# Vermeer bc 1000xl feeding problem



## a1trees (May 15, 2013)

Hi yesterday when i was feeding the chipper the feed wheel started to feed the opposite way in reverse mode and i tried to chut it off with the lowes safety bar but that did not work after much playing with the upper handle bar i got the wheel in neutral but when i was moving the bar ir forward position the feed roll starting to spinn in reverse mode again??
So i turn the engine off and restarted it again and the chipper worked good for a while the the feed roller started to roll in revers mode again
Im just checking if anyone had similar problems 
Thanks Roland


----------



## CalTreeEquip (May 17, 2013)

Call your Vermeer dealer. I can think of a few things that would do that but I don't know how yours is equipped.


----------



## Mikecutstrees (May 21, 2013)

Mine did that. All of a sudden ran backward. Found out it was a wire that comes out of the area above the infeed that had chaffed and was shorting out. It runs towards the outside of the machine and vibrates on a vertical piece of metal and shorts. Hard to explain. I had to hook up the motor backwards to finish. Found out you can also switch two wires by the fuel cap under the door. Good luck

Mike


----------



## a1trees (May 22, 2013)

*Thanks*

Thanks i will check the wires




Mikecutstrees said:


> Mine did that. All of a sudden ran backward. Found out it was a wire that comes out of the area above the infeed that had chaffed and was shorting out. It runs towards the outside of the machine and vibrates on a vertical piece of metal and shorts. Hard to explain. I had to hook up the motor backwards to finish. Found out you can also switch two wires by the fuel cap under the door. Good luck
> 
> Mike


----------



## imagineero (May 22, 2013)

When I was running a BC1000XL that upper switch seemed to be a pretty steady source of trouble. It's all electronically controlled, and that switch gets heavy use. It would start playing up after a while - you could get forward/reverse still, but you had to jiggle it a few times to get there.
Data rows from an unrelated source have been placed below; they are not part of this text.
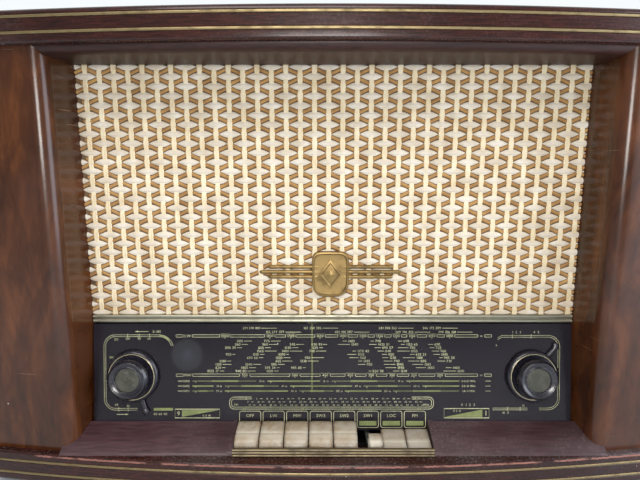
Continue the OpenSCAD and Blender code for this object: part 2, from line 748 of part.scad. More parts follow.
module valves() color("#b8c4c8") {
    for (p = valve_places) translate([p[0], p[1], chassis_z1 + socket_h]) {
        cylinder(r = valve_r, h = valve_h - 11);
        translate([0, 0, valve_h - 11]) cylinder(r1 = valve_r, r2 = valve_r - 4, h = 5);
        translate([0, 0, valve_h - 6]) cylinder(r1 = 2.4, r2 = 0.8, h = 6);
    }
}

module screening_cans() color("#c2c5c6") {
    for (p = [[-58, 30], [-90, 98], [58, 36]]) translate([p[0] - 13, p[1] - 13, chassis_z1]) cube([26, 26, 56]);
    translate([22, 40, chassis_z1]) cylinder(r = 16, h = 62);
}

module socket_strip() color("#7a5632") {
    strip_z = [strip_plate_z - 11, strip_plate_z + 11];
    mouth_y = cover_y - 2;
    difference() {
        union() {
            block([socket_xs[0] - 12, chassis_y1, strip_z[0]], [socket_xs[5] + 12, chassis_y1 + 2, strip_z[1]]);
            for (x = socket_xs) translate([x, mouth_y, strip_plate_z]) rotate([90, 0, 0])
                cylinder(r = 4, h = mouth_y - chassis_y1, $fn = 32);
        }
        for (x = socket_xs) translate([x, mouth_y + 1, strip_plate_z]) rotate([90, 0, 0])
            cylinder(r = socket_r, h = mouth_y - chassis_y1 + 2, $fn = 32);
    }
}

module woofer_frame() color("#3b3c3e") {
    flange_y = baffle_rear;
    translate([0, flange_y, woofer_z]) rotate([-90, 0, 0]) {
        difference() {
            cylinder(r = 104, h = 3);
            translate([0, 0, -1]) cylinder(r = 90, h = 5);
        }
        difference() {
            translate([0, 0, 3]) cylinder(r1 = 94, r2 = 46, h = 44);
            translate([0, 0, 2.9]) cylinder(r1 = 91, r2 = 43, h = 43);
            for (a = [30:60:330]) rotate([0, 0, a]) translate([40, -14, 12]) cube([60, 28, 27]);
        }
        translate([0, 0, 47]) cylinder(r = 40, h = 26);
        translate([0, 0, 36]) difference() {
            cylinder(r = 12, h = 12);
            translate([0, 0, -1]) cylinder(r = 9, h = 5);
        }
    }
}

module woofer_cone() color("#4c4540") {
    translate([0, baffle_rear, woofer_z]) rotate([-90, 0, 0]) rotate_extrude($fn = 96) polygon([
        [0, 33], [13, 31.4], [16, 29], [80, 3.4], [84, 1.2], [90, 0.6], [90, 2.4], [84.6, 3], [81, 5.6],
        [17, 31], [13, 34], [0, 35]]);
}

module rear_cover() color("#8a6f4b") {
    difference() {
        block([-screw_x - 4, cover_y, base_top + 2], [screw_x + 4, cover_y + cover_t, top_z - 2]);
        for (row = [0:2], col = [-8:8]) block([col * 30 - 9, cover_y - 1, 216 + row * 52],
            [col * 30 + 9, cover_y + 5, 219.5 + row * 52]);
        for (row = [0:2], col = [-8:8]) block([col * 30 - 9, cover_y - 1, 228 + row * 52],
            [col * 30 + 9, cover_y + 5, 231.5 + row * 52]);
        block([socket_xs[0] - 10, cover_y - 1, strip_plate_z - 10], [socket_xs[5] + 10, cover_y + 5, strip_plate_z + 10]);
        for (s = [-1, 1], z = screw_zs) translate([s * screw_x, cover_y + 5, z]) rotate([90, 0, 0])
            cylinder(r = 1.8, h = 8, $fn = 24);
        translate([gland_x, cover_y + 5, gland_z]) rotate([90, 0, 0]) cylinder(r = 6, h = 8);
    }
}

module rear_screws() color("#b5a06a") {
    for (s = [-1, 1], z = screw_zs) translate([s * screw_x, cover_y + cover_t, z]) rotate([-90, 0, 0]) difference() {
        union() {
            cylinder(r = 4, h = 1);
            translate([0, 0, 1]) cylinder(r1 = 4, r2 = 2.4, h = 1.2);
            translate([0, 0, -14]) cylinder(r = 1.5, h = 14, $fn = 24);
        }
        translate([-0.5, -5, 1.2]) cube([1, 10, 2]);
    }
}

// Rubber gland that the mains lead would leave through.
module mains_gland() color("#1d1c1c") {
    translate([gland_x, cover_y, gland_z]) rotate([-90, 0, 0]) difference() {
        union() {
            cylinder(r = 6, h = cover_t);
            translate([0, 0, -2.5]) cylinder(r = 9, h = 2.5);
            translate([0, 0, cover_t]) cylinder(r1 = 9, r2 = 7, h = 3);
        }
        translate([0, 0, -4]) cylinder(r = 3.2, h = 12);
    }
}

// ---- nodes ------------------------------------------------------------------------------------

cabinet_top();
cabinet_base();
side_left();
side_right();
pillar_left();
pillar_right();
top_cove();
sill_left();
sill_right();
brass_strips();
baffle_board();
grille_cloth();
badge();
trim_strip();
dial_glass();
dial_backplate();
am_pointer();
fm_pointer();
pointer_rails();
dial_lamps();
magic_eye();
tuning_knob();
tuning_shaft();
flywheel();
aerial_ring();
aerial_sleeve();
volume_knob();
volume_shaft();
tone_ring();
tone_sleeve();
volume_control();
key_frame();
key_rod();
key_threshold();
key_off();
key_lw();
key_mw();
key_sw3();
key_sw2();
key_sw1();
key_local();
key_fm();
chassis();
mains_transformer();
output_transformer();
valves();
valve_sockets();
screening_cans();
gang_frame();
gang_rotor();
drive_drum();
drive_cord();
ferrite_rod();
woofer_frame();
woofer_cone();
rear_cover();
rear_screws();
feet();
socket_strip();
mains_gland();
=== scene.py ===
"""Looks of a table-top valve radio: lacquered bow-fronted cabinet, woven grille, printed dial, knobs and piano keys.

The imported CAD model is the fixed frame. Every piece here is made in that frame, in metres, with X to the
listener's right, -Y out of the front and +Z up.
"""
import logging
import math
import random
from dataclasses import dataclass, field
from enum import Enum
from typing import Callable, Iterable, Sequence

import bmesh
import bpy
from mathutils import Matrix, Vector


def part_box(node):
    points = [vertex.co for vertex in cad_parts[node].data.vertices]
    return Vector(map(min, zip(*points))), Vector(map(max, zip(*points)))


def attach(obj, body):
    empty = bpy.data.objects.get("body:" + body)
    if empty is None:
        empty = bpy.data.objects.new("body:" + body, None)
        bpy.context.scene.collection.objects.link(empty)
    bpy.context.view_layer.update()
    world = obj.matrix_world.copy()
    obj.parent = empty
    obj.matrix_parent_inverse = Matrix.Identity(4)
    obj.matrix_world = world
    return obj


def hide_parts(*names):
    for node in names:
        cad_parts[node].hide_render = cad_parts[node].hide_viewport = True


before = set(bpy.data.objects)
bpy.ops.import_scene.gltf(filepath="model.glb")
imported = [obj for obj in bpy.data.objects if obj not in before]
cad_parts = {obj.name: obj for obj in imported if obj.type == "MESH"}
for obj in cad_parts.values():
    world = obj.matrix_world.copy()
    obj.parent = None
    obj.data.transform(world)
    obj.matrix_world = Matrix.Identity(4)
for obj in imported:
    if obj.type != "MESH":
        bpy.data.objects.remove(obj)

LOG = logging.getLogger("radio")
MM = 0.001
DIAL_ORIGIN = (0.0, -0.0996, 0.104)
DIAL_LEAN = 8.0

Point = tuple[float, float]
Colour = tuple[float, float, float]


# ---- Shader and node benches ----


class Signal:
    """A node's output that can be used in arithmetic; every operator adds one Math node."""

    def __init__(self, bench: "Bench", socket: bpy.types.NodeSocket) -> None:
        """Remembers where the value comes from."""
        self.bench = bench
        self.socket = socket

    def _math(self, operation: str, *operands: object) -> "Signal":
        """Adds a Math node."""
        return self.bench.node("ShaderNodeMath", {"operation": operation}, dict(enumerate(operands))).out()

    def __add__(self, other: object) -> "Signal":
        """Sum."""
        return self._math("ADD", self, other)

    __radd__ = __add__

    def __sub__(self, other: object) -> "Signal":
        """Difference."""
        return self._math("SUBTRACT", self, other)

    def __rsub__(self, other: object) -> "Signal":
        """Difference with the signal on the right."""
        return self._math("SUBTRACT", other, self)

    def __mul__(self, other: object) -> "Signal":
        """Product."""
        return self._math("MULTIPLY", self, other)

    __rmul__ = __mul__

    def __truediv__(self, other: object) -> "Signal":
        """Quotient."""
        return self._math("DIVIDE", self, other)

    def __abs__(self) -> "Signal":
        """Size without sign."""
        return self._math("ABSOLUTE", self)

    def sine(self) -> "Signal":
        """Sine of a value in radians."""
        return self._math("SINE", self)

    def floor(self) -> "Signal":
        """Whole number below."""
        return self._math("FLOOR", self)

    def modulo(self, other: object) -> "Signal":
        """Remainder after division."""
        return self._math("FLOORED_MODULO", self, other)

    def ramp(self, low: float, high: float) -> "Signal":
        """A smooth step."""
        settings = {"interpolation_type": "SMOOTHSTEP"}
        values = {"Value": self, "From Min": low, "From Max": high, "To Min": 0.0, "To Max": 1.0}
        return self.bench.node("ShaderNodeMapRange", settings, values).out("Result")


class Made:
    """A node that has been added, with its outputs by name."""

    def __init__(self, bench: "Bench", node: bpy.types.Node) -> None:
        """Keeps the node."""
        self.bench = bench
        self.node = node

    def out(self, name: str | int = 0) -> Signal:
        """One of the node's outputs, by name or place."""
        return Signal(self.bench, self.node.outputs[name])


class Bench:
    """Builds a node tree, one node at a time."""

    def __init__(self, tree: bpy.types.NodeTree) -> None:
        """Starts on an empty tree."""
        self.tree = tree
        tree.nodes.clear()

    def node(self, kind: str, settings: dict | None = None, inputs: dict | None = None) -> Made:
        """Adds a node.

        Args:
            kind: The node's type.
            settings: Its properties, set first. A list under "ramp" holds a colour ramp's stops.
            inputs: Values, signals or linked outputs for its sockets, by name or place.

        Returns:
            The new node.
        """
        made = self.tree.nodes.new(kind)
        for name, value in (settings or {}).items():
            if name == "ramp":
                self._stops(made.color_ramp, value)
            else:
                setattr(made, name, value)
        for name, value in (inputs or {}).items():
            socket = made.inputs[name]
            if isinstance(value, Signal):
                self.tree.links.new(value.socket, socket)
            else:
                socket.default_value = (*value, 1.0) if socket.type == "RGBA" and len(value) == 3 else value
        return Made(self, made)

    @staticmethod
    def _stops(ramp: bpy.types.ColorRamp, stops: Sequence[tuple[float, Colour]]) -> None:
        """Fills a colour ramp with its stops."""
        while len(ramp.elements) > 1:
            ramp.elements.remove(ramp.elements[-1])
        for index, (place, colour) in enumerate(stops):
            element = ramp.elements[0] if index == 0 else ramp.elements.new(place)
            element.position = place
            element.color = (*colour, 1.0)


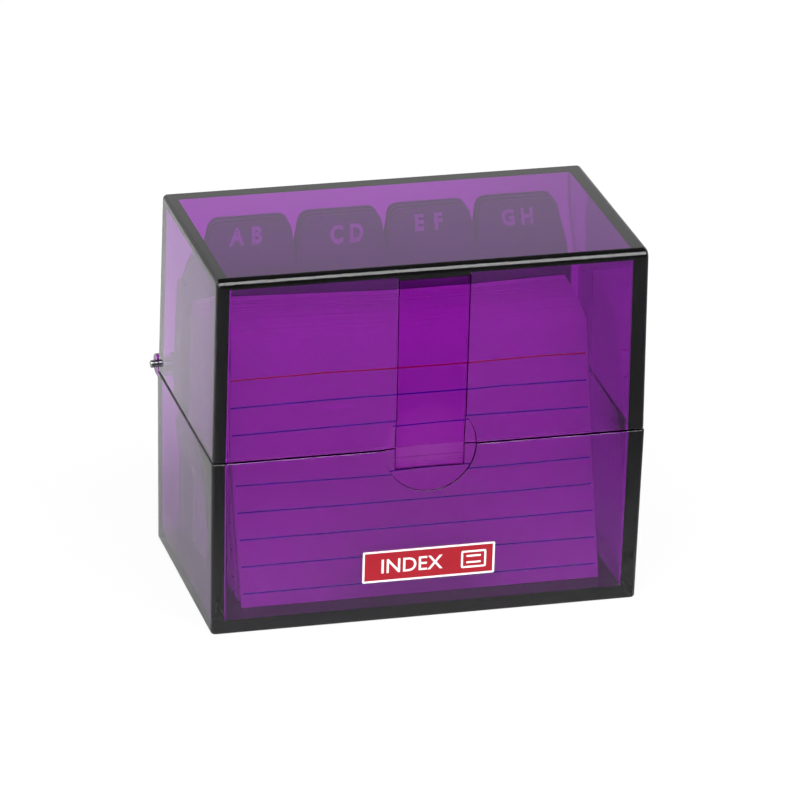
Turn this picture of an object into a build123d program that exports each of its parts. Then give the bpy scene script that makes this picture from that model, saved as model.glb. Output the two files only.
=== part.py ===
from build123d import *
from math import cos, hypot, radians, sin, tan
import os

# An index-card box for A8 cards: a transparent tray and a hinged transparent lid, moulded in
# polystyrene, with a sprung latch strip in the lid's front, two steel hinge pins, a stuck-on
# front label, a register of tabbed dividers and a fanned stock of ruled cards. The case is
# sized round its contents. Millimetres. +Z is up, +X is to the right and -Y is the front.
# The origin is the centre of the flat underside of the tray.

# ---- the cards ----
card_width = 74.0          # A8
card_height = 52.0
card_thickness = 0.145
card_pitch = 0.15
cards_in_pack = 10
pack_count = 10
front_lean = 18.5          # degrees that the front cards lean back
back_lean = 1.5            # degrees that the back cards lean back
pack_gap = 0.064           # between two packs at their tops, where they come closest

# ---- the dividers ----
divider_over_width = 3.5   # how much wider than a card
divider_over_height = 3.0  # how much taller than a card, without the tab
divider_thickness = 0.35
divider_pitch = 0.4
tab_height = 11.5
tab_foot_width = 20.5
tab_top_width = 15.8
tab_corner = 2.2
tab_pitch = 18.65
tabs_across = 4
divider_names = ["ab", "cd", "ef", "gh", "ij", "kl", "mn", "op", "qr", "st", "uv", "wz"]

# ---- the room round the contents ----
side_room = 2.75           # at the rim, between the dividers' edges and each side wall
front_room = 5.02          # at the floor, between the front wall and the front card's foot
back_room = 0.25           # at the floor, between the last divider and the back wall
pack_room = 0.5            # between the last card's top and the first divider
head_room = 4.0            # above the tabs
floor_clearance = 0.1
contents_offset = 1.0      # the cards and dividers stand a little right of the middle

# ---- the case ----
tray_height = 37.1         # from the underside to the rim, which is the parting plane
draft = 0.63               # degrees that every upright wall leans, for the mould
side_wall = 2.9
end_wall = 2.2             # the front and back walls
floor_wall = 2.5
top_wall = 2.5
rim_step = 0.15            # the lid stands this far inside the tray's outline, all round
seat_gap = 0.2             # between the two rims when the lid is shut
upright_edge = 1.0         # radius of the outer upright corners
inner_edge = 0.8           # radius of the inner upright corners
foot_edge = 0.6            # radius round the underside
rim_edge = 0.3             # radius of the two rims' outer edges
front_top_edge = 1.9       # radius of the lid's top front edge
other_top_edge = 0.7       # radius of the lid's other top edges

# ---- the latch strip and the finger recess ----
strip_top_width = 14.3
strip_rim_width = 13.9     # the strip narrows towards the rim
slit = 0.2                 # the gap on each side of the strip and above it
strip_inset = 0.1          # the strip lies this far behind the lid's front face
tongue_drop = 4.3          # the tongue hangs this far below the parting plane
tongue_wall = 0.3          # at its thinnest, in the middle of the dish
tongue_side_room = 0.2     # on each side of the tongue, in its pocket in the tray
tongue_end_room = 0.2      # below the tongue, in its pocket
catch_height = 1.0         # height of the rib across the tongue's end
catch_rib = 0.15           # how far that rib stands towards the tray
bead_height = 0.7          # the bead on the tray that the rib snaps under
bead_rib = 0.12            # how far the bead stands out of the pocket
bead_gap = 0.35            # up and down, between the rib and the bead
catch_clearance = 0.05     # front to back, between the rib and the bead
dish_margin = 1.277        # from the tongue's corners to the edge of the round finger dish
dish_depth = 1.0           # in the middle of the dish, which is half in the tray and half in the lid
dish_rim = 0.45            # depth of the steep slope round the dish
dish_rim_slope = 15.0      # degrees that this slope leans back from the bottom of the dish

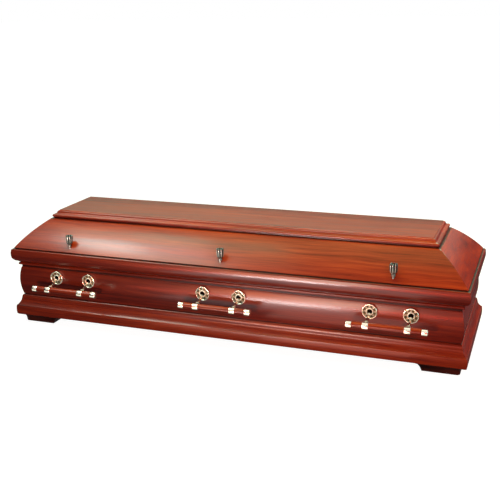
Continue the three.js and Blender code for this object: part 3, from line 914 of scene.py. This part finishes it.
def studio_lights():
    metal_cards()
    high_softbox()
    reflector("front card left", (-0.9, -3.3, 0.3), (0, 1, 0), 0.7, 0.6, (10.8, 3.0, 1.0))
    reflector("front card", (-0.2, -3.3, 0.3), (0, 1, 0), 0.7, 0.6, (13.6, 9.4, 7.1))
    reflector("front card right", (1.2, -3.3, 0.3), (0, 1, 0), 0.7, 0.6, (5.4, 0.5, 0.3))
    reflector("floor card", (-0.2, -2.0, 0.004), (0, 0, 1), 0.65, 0.7, (50, 47.4, 46.5))
    reflector("floor card near", (-0.2, -1.15, 0.004), (0, 0, 1), 0.65, 0.9, (0.6, 1.2, 1.2))
    reflector("floor card left", (-0.85, -2.0, 0.004), (0, 0, 1), 0.65, 0.7, (15, 1.6, 0.8))
    reflector("floor card far", (-0.2, -2.8, 0.004), (0, 0, 1), 0.65, 0.9, (12.3, 1.0, 0.5))
    reflector("floor card right near", (0.45, -0.6, 0.004), (0, 0, 1), 0.65, 0.3, (2.0, 1.0, 0.8))
    reflector("floor card right", (0.45, -1.15, 0.004), (0, 0, 1), 0.65, 0.8, (1.4, 1.2, 1.1))
    reflector("floor card far right", (0.45, -2.8, 0.004), (0, 0, 1), 0.65, 0.9, (28.7, 1.5, 0.6))
    reflector("back card", (-0.5, 3, 3.4), (0, -0.7, -0.7), 6, 2, (2.6, 6.4, 4.6))
    reflector("back card right", (1.9, 4, 1.35), (0, -1, 0), 1.4, 0.5, (0.6, 0.5, 0.45))
    reflector("right card", (3.2, -0.3, 0.9), (-1, 0, 0), 2.5, 1.4, (1.2, 2.2, 2.2))
    reflector("right card high", (2.4, 0, 2.4), (-0.7, 0, -0.7), 1.6, 0.4, (0.6, 0.6, 0.6))
    lamp("low lamp", (0.1, -3.07, 0.45), (0, 1, 0), 0.2, 0.15, (178, 144, 50))
    lamp("overhead", (0.2, 0, 3.0), (0, 0, -1), 2.4, 1.6, (6.0, 7.4, 2.4))
    lamp("right lamp", (3.2, 0.3, 1.2), (-1, 0, -0.2), 1.5, 1.2, (6.0, 3.0, 2.0))
    lamp("right front lamp", (2.3, -2.4, 1.6), (-0.6, 0.6, -0.4), 0.5, 0.5, (21, 6, 2))


def camera():
    forward = Vector((-sin(CAMERA_YAW) * cos(CAMERA_PITCH), cos(CAMERA_YAW) * cos(CAMERA_PITCH), -sin(CAMERA_PITCH)))
    level = Vector((cos(CAMERA_YAW), sin(CAMERA_YAW), 0))
    up = level.cross(forward)
    right = cos(CAMERA_ROLL) * level + sin(CAMERA_ROLL) * up
    up = cos(CAMERA_ROLL) * up - sin(CAMERA_ROLL) * level
    data = bpy.data.cameras.new("photo_camera")
    data.sensor_width = SENSOR
    data.lens = FOCAL_PIXELS / PHOTO_SIZE * SENSOR
    eye = bpy.data.objects.new("photo_camera", data)
    eye.matrix_world = Matrix.Translation(CAMERA_PLACE) @ Matrix((right, up, -forward)).transposed().to_4x4()
    bpy.context.scene.collection.objects.link(eye)
    bpy.context.scene.camera = eye


base_moulding()
walls()
lid_rim()
lid_slopes()
lid_top()
feet()
handles()
coffin_screws()
inside()
studio_floor()
studio_world()
studio_lights()
camera()
bpy.context.scene.view_settings.view_transform = "Standard"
That was when it would need a new switch. Im running a 250XP now which is direct hydraulic. It's not as neat as the vermeer, it has hoses running every which way, but it's very reliable.

Shaun


----------



## a1trees (May 22, 2013)

*Switch*

Hi yes i have a similar problem to start the feed roll i must pull the bar in reverse and slow to run mode a couple of times to get it running i sprayed some w40 on the 3 connectors and loosen up the adjustment screw a little bit and 
Then it was easier to get it to run but i should maybe just buy 3 new connectors
Are they expensive?


----------



## imagineero (May 23, 2013)

Yeah from memory it wasn't cheap. I found that when they went like that I needed a new switch. Sometimes it completely went, which was sometimes a wire, and sometimes something to do with the computer. Having the switch activated bar has some upsides - it makes it easy to have a knee bar also, and the sensitivity can be adjusted unlike hydraulics. On the downside it is less reliable, and I'd hate to be the guy who got dragged into the chipper the day that the switch wasn't working very well. 

Shaun


----------